The Spirit Of Joy

Los Cabos Children’s Foundation supports multiple cancer organizations in Baja
BY: PHIL GOODE

Since it was established 15 years ago, the Los Cabos Children’s Foundation has invested $15 million USD in local programs that help improve children’s quality of life, with a focus on health. But unlike most other non-profits, which raise money for their own programs, the LCCF uses the donations it gets to support and strengthen other community programs.

The Gazette will be featuring the 26 LCCF grantees for 2017-18, profiling each organization and the work they do. In this issue, we are featuring the organizations that focus on helping children with cancer, all part of the LCCF’s Spirit of Joy program. These include four Baja California Sur organizations: The Pediatric Hematology-Oncology Unit of the Salvatierra Hospital in La Paz, Baja California Against Childhood Cancer, Casa Valentina Shelter, and the BCS Cancer Registry.

Cancer is the second leading cause of death in children between 5 and 14 years in BCS. Between 2005 and 2009, Baja was the state with the highest incidence of cancer in children and teens. 90 percent of these cases are curable if detected early, and 75 percent of children survive at least five years after starting treatment.

Since the beginning, LCCF has provided support to initiatives related to this disease, including:

The Pediatric Hematology-Oncology Unit at Salvatierra Hospital When LCCF began in 2003, 60 children with cancer in BCS had to go to mainland Mexico, and even outside of the country, to receive treatment. BCS was the only state in Mexico that didn’t have an adequate cancer treatment center, and there was no pediatric oncology specialist.

In 2012, Dr. Eduardo Altamirano moved from Sinaloa to BCS to begin treating children in La Paz. In 2013, the Pediatric Hematology-Oncology Unit (UHOP, when abbreviated in Spanish) at Salvatierra Hospital in La Paz was started, providing children with medical treatment while allowing them to remain close to their homes and families. Having a cancer treatment center in Baja also resulted in more timely cancer diagnoses, saving the lives of several local children.

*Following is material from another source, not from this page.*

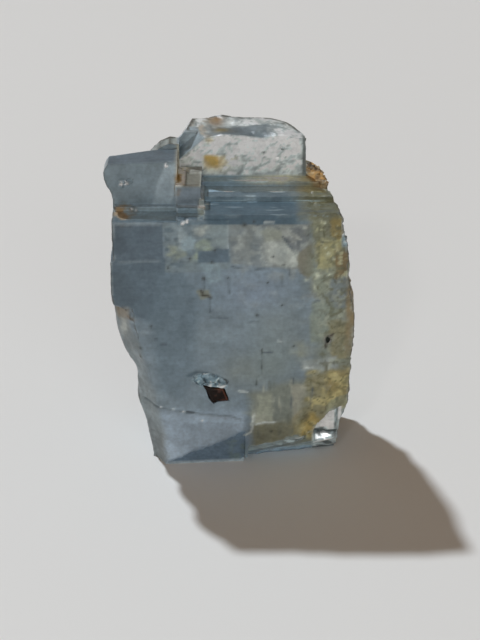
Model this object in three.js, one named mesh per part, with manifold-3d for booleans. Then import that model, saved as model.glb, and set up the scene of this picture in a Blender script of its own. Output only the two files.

In 2014, thanks in part to the continual training and education of the UHOP team, the unit was given accreditation from Seguro Popular, Mexico’s government healthcare system, which allows them to have access to federal funds and ensures that children get the treatment they need. LCCF continues to support UHOP with training for staff members. For more information on UHOP, visit www.hgejms.gob.mx.

Sudcalifornia Contra el Cáncer Infantil (SudCCaI) SudCCAI’s names translates to Baja California Against Childhood Cancer. It was started in 2012 by Dr. Altamirano and its current president, Lorena Romero Murillo, whose daughter had been previously diagnosed with cancer.

SudCCaI supports children and teens who receive treatment from UHOP by providing funds for transportation and travel expenses, medicines and diagnostic studies, among other things. It also helps support the UHOP with supplies and equipment. LCCF supports SudCCaI with funds for the acquisition of any additional medication and supplies needed for UHOP. For more information, visit sudccai.org.

Albergue Casa Valentina In English, that name translates to Casa Valentina Shelter. Casa Valentina is where the UHOP’s patients, and their relatives or caregivers, can stay during their treatments, for as long as they need to. Think of it as Baja’s version of the Ronald McDonald House.

In addition to a place to stay, Casa Valentina provides daily meals, occupational workshops and psychological therapies at no cost. There are also televisions and playrooms full of toys and books, so the kids can stay entertained and keep their minds off their treatments for a bit. LCCF supports Casa Valentina by providing funding for its various programs.

The BCS Cancer Registry The project to make a cancer population registry in the state of BCS began in 2016. It was created to give a clearer picture of the number of cases of cancer within the state, across all health institutions and age groups. It also highlights the communities that have a higher cancer rate. All of this information helps create statistics that can give researchers more knowledge about the conditions that encourage the cancer to grow, its treatment, and possible prevention.

LCCF started providing financial support the registry in 2016, when it was just a start up, to help keep it going as the program grew. But it wasn’t until April of this year that, when the National Cancer Registry was established, that the BCS Cancer Registry project began to take shape. LCCF continues to provide financial support for this project.

Along with these four local cancer organizations, LCCF also supports Fundación Mark (featured in a previous issue), an organization out of the mainland that constructs play areas within the pediatric oncology units of public hospitals. Fundación Mark is currently raising money to build a play area in the UHOP in La Paz.